We further recognize that Congress's intent to limit the impact of PURPA on ratepayers may constrain a state's retail authority in some circumstances. For example, any state action that would require a utility to purchase power at a price in excess of the "avoided cost" rate, and then pass that cost through to ratepayers, would raise preemption issues under PURPA. The reason is simple: Oregon's public purpose charge does not affect any transaction governed by PURPA. The subsidies created by ORS 757.612(3)(b)(B) do not implicitly or explicitly conflict with FERC's approval of any wholesale transaction. Nor do they have the effect of trapping the costs of a FERC-approved transaction within any utility.

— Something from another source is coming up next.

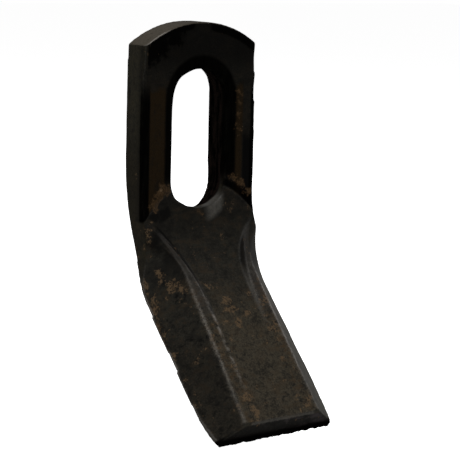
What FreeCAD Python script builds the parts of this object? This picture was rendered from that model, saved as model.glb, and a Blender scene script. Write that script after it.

  1. Consistency with FERC rules

Although federal agency action can also preempt state laws, the pertinent FERC regulations are consistent with our understanding of PURPA's scope. Specifically, 18 CFR § 292.301 provides that the regulations implementing the avoided cost rate authorized by PURPA "appl[y] to the regulation of sales and purchases between qualifying facilities and electric utilities." Moreover, for purposes of those regulations, both "purchase" and "sale" are defined in a way that limits those terms to transactions between utilities and QFs. 18 CFR § 292.101(b)(2); 18 CFR § 292.101(b)(3). Thus, FERC's regulations do not purport to govern rates for the retail sale of energy.

III. Conclusion

In sum, we accept that Congress did not want PURPA to create a consumer-funded federal subsidy for QFs in excess of a purchasing utility's avoided costs. The subsidies created by ORS 757.612(3)(b)(B) do not conflict with that congressional intent, because the Oregon Legislative Assembly — not Congress — imposes that burden on consumers. Moreover, that imposition does not interfere with the wholesale relationships governed by PURPA. And it is consistent with the congressional determination that control over retail rates for energy should generally rest with the states. Accordingly, we conclude that the subsidies created by ORS 757.612(3)(b)(B) are not preempted by PURPA.